Gessler offered him $2.50 a week while he learned the craft and he told Gessler he would like to learn as soon as possible. Upon Ben’s search for a place to stay in Frankfort, he met his future wife, Sue Thomason, and began as an apprentice to Gessler.
His apprenticeship lasted for a year, and in the spring of 1881, he married Sue. Their union produced six children, and Ben insisted they attend public schools — all became graduates of Clinton Street High School.
One of his three daughters became a teacher, and his sons were taught the boot-making trade. But because of Ben’s audacity to earn an education and a teacher’s accreditation in a time when it was nothing less than a “joke” for a Black person to do so, there have been five generations of college graduates produced from his lineage.
Including Uncle Johnny, the keeper of the tale, and a former teacher before he died in 2004.
The tape winds to an end.
‘THERE IS NO EXCELLENCE WITHOUT LABOR’
Today, Bill and Bobby try their best to carry on Ben’s legacy, even as they pack up the family’s archived materials, take off their gloves and head for the exit.
Bobby is retired after working for the Kentucky state government for 27 years, and he’ll head back home to Frankfort, just a couple of miles from where Ben Spencer is buried.
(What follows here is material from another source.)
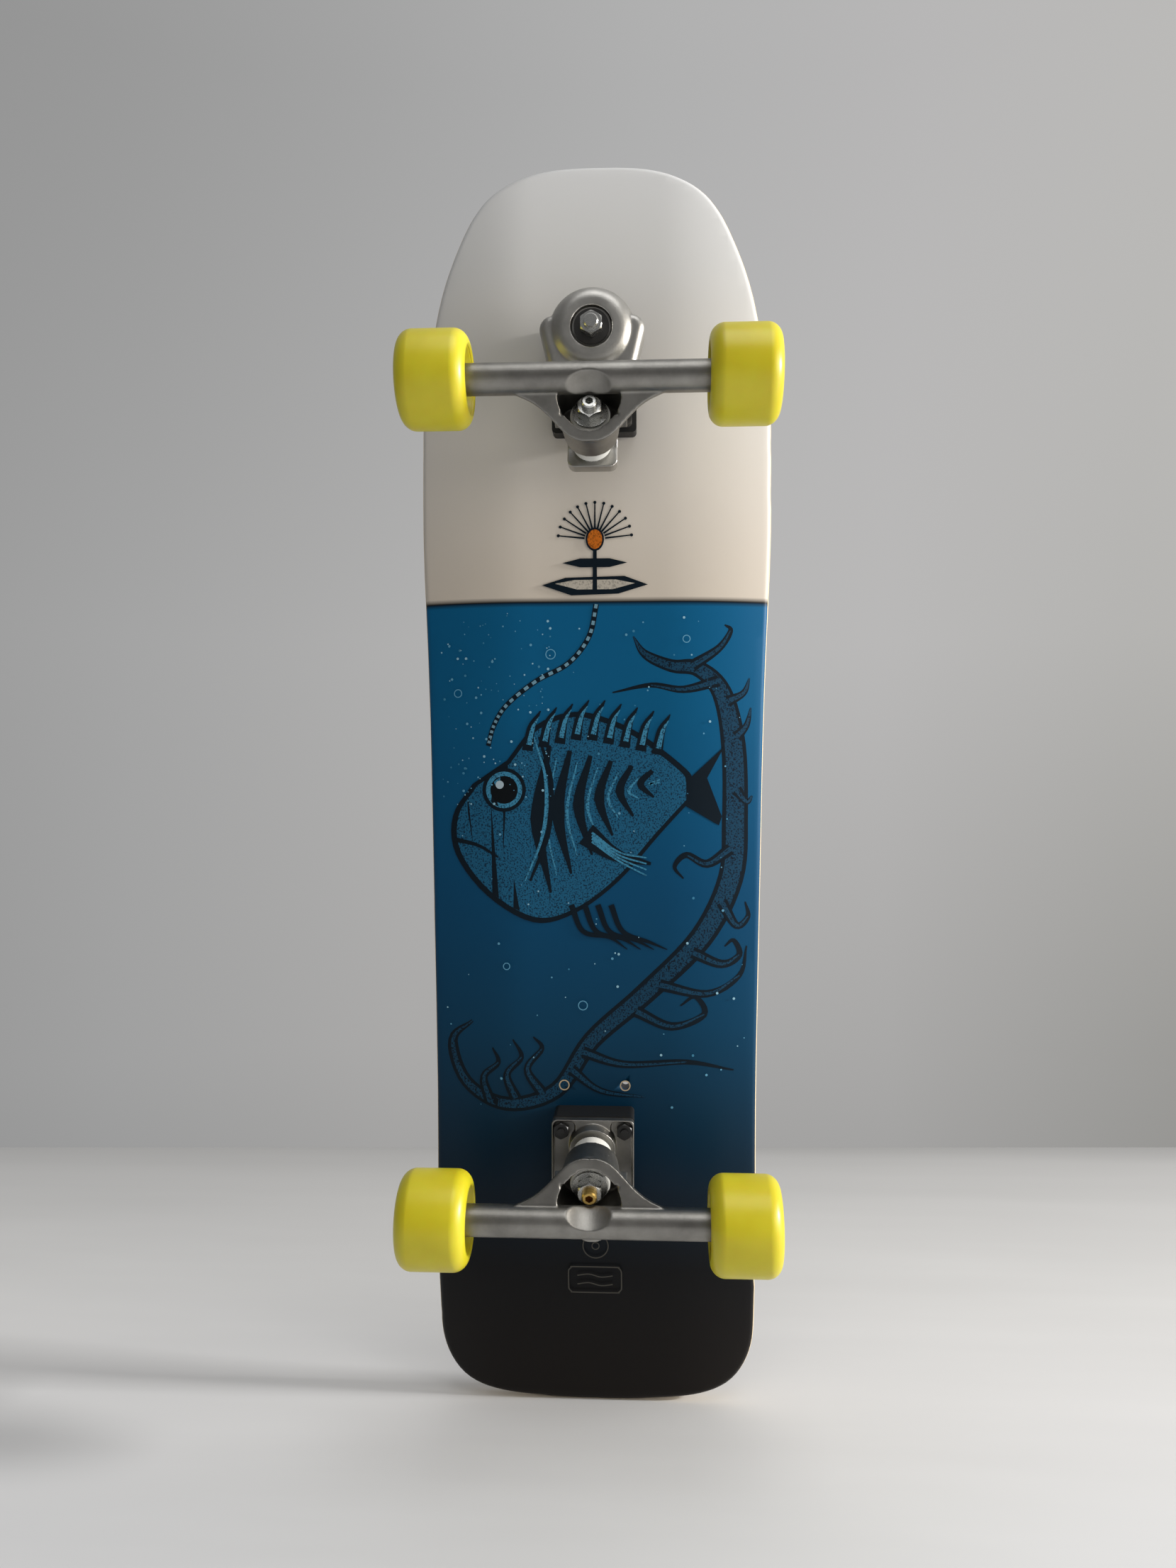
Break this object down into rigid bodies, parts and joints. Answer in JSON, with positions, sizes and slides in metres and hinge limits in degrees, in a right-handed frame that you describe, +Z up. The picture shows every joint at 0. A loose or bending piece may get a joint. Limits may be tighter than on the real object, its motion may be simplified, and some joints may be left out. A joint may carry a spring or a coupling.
{
  "type": "surfskate",
  "caption": "Surfskate: wide kicktail maple deck with a printed underside, swinging sprung front truck, leaning rear truck and soft urethane wheels.",
  "frame": {"origin": "on the ground under the middle of the board, standing on its wheels", "axes": "+X towards the nose, +Y to the rider's left, +Z up"},
  "size_m": [0.858, 0.241, 0.1486],
  "materials": {
    "maple_deck": "screen-printed satin lacquer over maple veneer, bare waxed side wall",
    "grip_tape": "black silicon-carbide grit",
    "black_urethane": "moulded black urethane",
    "cast_aluminium": "tumbled gravity-cast aluminium",
    "black_steel": "black oxide",
    "zinc_steel": "bright zinc plate",
    "dark_washer": "dark phosphate",
    "bronze_bush": "sintered bronze",
    "bearing_steel": "ground bearing steel",
    "clear_urethane": "cloudy white cast urethane",
    "brass_kingpin": "yellow zinc",
    "yellow_urethane": "cast urethane, lemon yellow, smooth",
    "white_core": "moulded nylon"
  },
  "bodies": {
    "board": {"deck": "maple_deck", "grip_tape": "grip_tape", "rear_riser": "black_urethane", "front_riser": "black_urethane", "rear_baseplate": "cast_aluminium", "front_baseplate": "cast_aluminium", "rear_mounting_bolts": "black_steel", "rear_mounting_nuts": "black_steel", "front_mounting_bolts": "black_steel", "front_mounting_nuts": "black_steel", "swing_pivot_bolt": "zinc_steel", "swing_pivot_nut": "zinc_steel", "swing_washer": "dark_washer", "thrust_race_upper": "bearing_steel", "rear_kingpin": "brass_kingpin", "rear_kingpin_nut": "zinc_steel", "rear_cup_washers": "zinc_steel", "rear_board_bushing": "clear_urethane", "rear_road_bushing": "clear_urethane", "rear_pivot_cup": "black_urethane"},
    "swing_arm": {"swing_arm": "cast_aluminium", "swing_sleeve": "bronze_bush", "thrust_race_lower": "bearing_steel", "thrust_balls": "bearing_steel", "torsion_spring": "zinc_steel", "front_kingpin": "zinc_steel", "front_kingpin_nut": "zinc_steel", "front_cup_washers": "zinc_steel", "front_board_bushing": "clear_urethane", "front_road_bushing": "clear_urethane", "front_pivot_cup": "black_urethane"},
    "front_hanger": {"front_hanger": "cast_aluminium", "front_axle": "zinc_steel", "front_axle_nuts": "zinc_steel", "front_speed_washers": "zinc_steel", "front_spacers": "zinc_steel", "front_bearing_inner_rings": "bearing_steel"},
    "rear_hanger": {"rear_hanger": "cast_aluminium", "rear_axle": "zinc_steel", "rear_axle_nuts": "zinc_steel", "rear_speed_washers": "zinc_steel", "rear_spacers": "zinc_steel", "rear_bearing_inner_rings": "bearing_steel"},
    "front_left_wheel": {"front_left_wheel": "yellow_urethane", "front_left_core": "white_core", "front_left_outer_rings": "bearing_steel", "front_left_balls": "bearing_steel"},
    "front_right_wheel": {"front_right_wheel": "yellow_urethane", "front_right_core": "white_core", "front_right_outer_rings": "bearing_steel", "front_right_balls": "bearing_steel"},
    "rear_left_wheel": {"rear_left_wheel": "yellow_urethane", "rear_left_core": "white_core", "rear_left_outer_rings": "bearing_steel", "rear_left_balls": "bearing_steel"},
    "rear_right_wheel": {"rear_right_wheel": "yellow_urethane", "rear_right_core": "white_core", "rear_right_outer_rings": "bearing_steel", "rear_right_balls": "bearing_steel"}
  },
  "joints": [
    {"name": "swing", "type": "hinge", "parent": "board", "child": "swing_arm", "pos_m": [0.295, 0, 0.07], "axis": [0, 0, 1], "range_deg": [-25, 25], "stiffness_Nm_per_rad": 12, "deforming": ["torsion_spring"]},
    {"name": "front_lean", "type": "hinge", "parent": "swing_arm", "child": "front_hanger", "pos_m": [0.2285, 0, 0.0561], "axis": [0.9426, 0, 0.3338], "range_deg": [-15, 15], "stiffness_Nm_per_rad": 60, "deforming": ["front_board_bushing", "front_road_bushing"]},
    {"name": "rear_lean", "type": "hinge", "parent": "board", "child": "rear_hanger", "pos_m": [-0.24, 0, 0.0561], "axis": [-0.9426, 0, 0.3338], "range_deg": [-15, 15], "stiffness_Nm_per_rad": 60, "deforming": ["rear_board_bushing", "rear_road_bushing"]},
    {"name": "front_left_spin", "type": "hinge", "parent": "front_hanger", "child": "front_left_wheel", "pos_m": [0.252, 0.0945, 0.03], "axis": [0, 1, 0], "continuous": true},
    {"name": "front_right_spin", "type": "hinge", "parent": "front_hanger", "child": "front_right_wheel", "pos_m": [0.252, -0.0945, 0.03], "axis": [0, 1, 0], "continuous": true},
    {"name": "rear_left_spin", "type": "hinge", "parent": "rear_hanger", "child": "rear_left_wheel", "pos_m": [-0.2635, 0.0945, 0.03], "axis": [0, 1, 0], "continuous": true},
    {"name": "rear_right_spin", "type": "hinge", "parent": "rear_hanger", "child": "rear_right_wheel", "pos_m": [-0.2635, -0.0945, 0.03], "axis": [0, 1, 0], "continuous": true}
  ]
}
While Bill spent 15 years working for the Louisville/Jefferson County Metropolitan Sewer District as an affirmative action officer, he is now a long-term substitute teacher for Jefferson County Public Schools, keeping the educator’s spirit alive in the family.
The two share the story of their ancestor whenever they can.
They understand it’s not just an important piece of their family’s history but also for Kentucky.
They hope by sharing Ben’s story, it will inspire others to have the “audacity” to learn, to yearn for more.
Because a fearless willingness to learn irrespective of the circumstance can produce wonders the world has never seen, Bill said.
Simply put: There is no excellence without labor.